Several eastern EU members dependent on coal, Russian gas and Soviet-era nuclear plants are pleading for get-outs or easier terms, and a source at the European Commission said Baltic nations were taking a hard line on Thursday.

Other thorny areas include the future allocation of emissions quotas for industry in the EU's carbon market and measures to curb pollution by the transport sector.

"We are now getting down to the nitty-gritty. Up until now, we have only had to set goals.
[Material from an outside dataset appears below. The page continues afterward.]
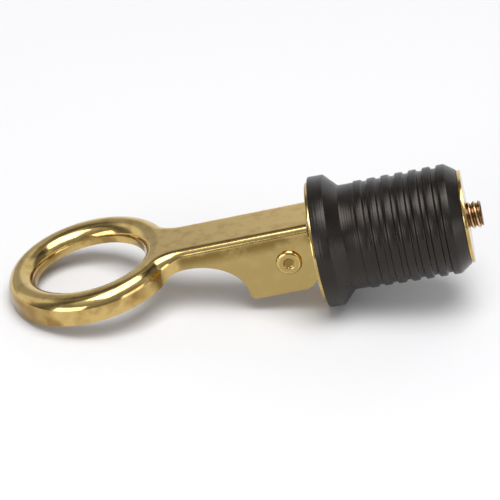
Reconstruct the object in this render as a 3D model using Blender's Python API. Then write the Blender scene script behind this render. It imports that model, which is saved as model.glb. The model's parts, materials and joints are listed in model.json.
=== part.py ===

Now measures have to be set down," German Environment Minister Sigmar Gabriel said.

He added that the burden-sharing debate within the EU, between poorer eastern and richer western nations, was a microcosm of the global debate between advanced and poorer economies.

By resolving it, the EU will set "a good example for the international climate negotiations," said Gabriel, adding though: "If things don't work out, the whole world will be watching us."

Gabriel set down a marker that his country opposed strategies -- espoused especially by France -- to expand the role of nuclear energy to substitute for fossil fuels.

"Nuclear is a risky energy," he said. "It's as if you got onboard a plane and didn't known where it's going to land."

Borloo, who is chairing the first top-level meeting under France's six-month presidency of the EU, was to ask his counterparts to identify two key areas of national concern to help spur thenegotiation process, diplomats said.

He hopes to wrap up the deal on the climate and energy package by year's end, so that the EU is in a position to wield clout at the UN talks in Poznan, Poland, in December that will shape a worldwide pact on tackling climate change.

The accord will take effect after 2012, when the current provisions of the Kyoto Protocol expire. Agreeing it, though, has to take place at a meeting in Copenhagen at the end of 2009 to give time to countries to ratify it.

Under the Kyoto Protocol, the 15 members of the EU before the 2004 "Big Bang" expansion promised to reduce emissions of six greenhouse gases by eight percent compared to 1990 levels.

The Saint-Cloud meeting finishes Friday. It will be followed by an informal meeting of EU energy ministers on Friday and Saturday.